Jean-Paul Sartre a dit qu’il a dans son enfance, endossé la malédiction : «Tu es un voleur», et la retourne en profession de foi «Je suis un voleur». Et il a inscrit cette malédiction dans sa vie, dans sa chair et dans son œuvre et en a fait l’essence même de son art. C’est la même manœuvre que Lydie Dattas retourne contre Jean Genet, en assumant pleinement la nuit spirituelle où se vit la condition féminine. Puisqu’il s’agit de l’’être, sachez donc que le plus maudit des êtres maudits est une femme, toute femme. Et c’est du plus profond de cette obscurité qu’elle va tirer la force de nous éblouir de sa parole. Démonstration imparable: la force magistrale du verbe en impose au plus exigeant des lecteurs, jusqu’à vaincre sa répulsion misogyne. Jean Genet répond à Lydie Dattas (publié dans sa postface) :« À mademoiselle Lydie Dattas, Pardonnez-moi de vous dire cela aussi brutalement, mais ce que vous avez fait est très, très beau. C’est à la fois désespéré et au-delà du désespoir. On est giflé par la distance que vous prenez avec le lecteur.Votre parole est comme projetée par un rayon qui viendrait de très loin, et puis la langue est magnifique. Vous êtes une grande grammairienne […] ». Dans ce texte puissant, il compare la poétesse au plus fort de Charles Baudelaire et de Gérard de Nerval, et on aurait envie de citer d’autres passages!
Mais il faut l’entendre, lu par Macha Makeïeff, si menue et si présente à fois, dont la voix blanche et comme percluse d’émotion, restitue au texte toute sa force, sans rien devoir au pathétique, ni aux affres de la vengeance.

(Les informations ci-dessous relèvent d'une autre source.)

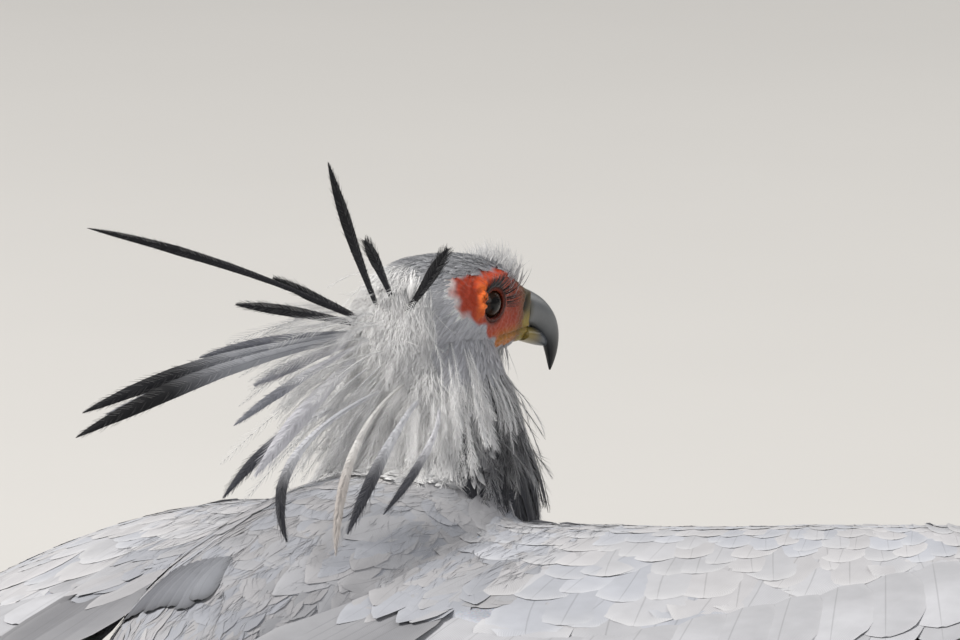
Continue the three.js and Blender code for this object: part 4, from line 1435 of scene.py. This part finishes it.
def dress_crest(skin_map, flight, shafts):
    """The long loose feathers of the crest: narrow solid vanes with separate barbs over them."""
    rows = [[CREST_ROOT, *entry] for entry in CREST] + CROWN
    curves = []
    for root, tip, rise, *_ in rows:
        root, tip = to_world(root), to_world(tip)
        curves.append([root, (root + tip) / 2 + [0, 0, rise], tip])
    curves += [entry[:3] for entry in DRAPED]
    roots, bends, tips = np.swapaxes(np.array(curves, float), 0, 1)
    looks = [entry[-3:] for entry in rows + DRAPED]
    widths = np.array([width for width, _, _ in looks], float)
    starts = np.array([srgb(start) for _, start, _ in looks])
    ends = np.array([srgb(end) for _, _, end in looks])
    centre = bezier(roots, bends, tips, LONG_STATIONS)
    side, up = crossed(centre, CREST_FACING)
    uv = skin_map.unwrap(roots)

    def paint(t, s):
        return mixed(starts[:, None], ends[:, None], smoothstep(0.45, 0.72, t)[None])

    solid = np.where(np.arange(len(widths)) < len(rows), 0.8, 0.7)
    add_vanes(flight, centre, side, up, widths * solid, LANCE, LONG_STATIONS, 7, uv, paint, 0.12, 0.4,
              np.linalg.norm(tips - roots, axis=1), 0.06)
    plumes(shafts, roots, bends, tips, up[:, 8], uv, widths, starts, ends, LANCE, barbs=90, thin=0.5,
           shaft=1.2)


def neck_front(p):
    """1 on the front and the sides of the neck, 0 behind."""
    away = p[:, :2] - spline(NECK, p[:, 2])[:, :2]
    return 1 - smoothstep(100, 138, np.abs(np.degrees(np.arctan2(away[:, 1], away[:, 0]))))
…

Elle a bien compris sa démarche de Lyidie Dattas: la force du verbe s’impose non par l’émotion, mais par le rythme de la phrase, la splendeur des images, et la richesse du vocabulaire poétique.
Et surtout elle en a révélé toute l’ironie, et place le public dans l’inconfort absolu, en l’obligeant à réviser ses conceptions, honteux d’avoir fauté contre l’esprit. Jean Genet ne s’y était pas trompé !
M. B.
Théâtre de la Criée, Marseille le 5 décembre.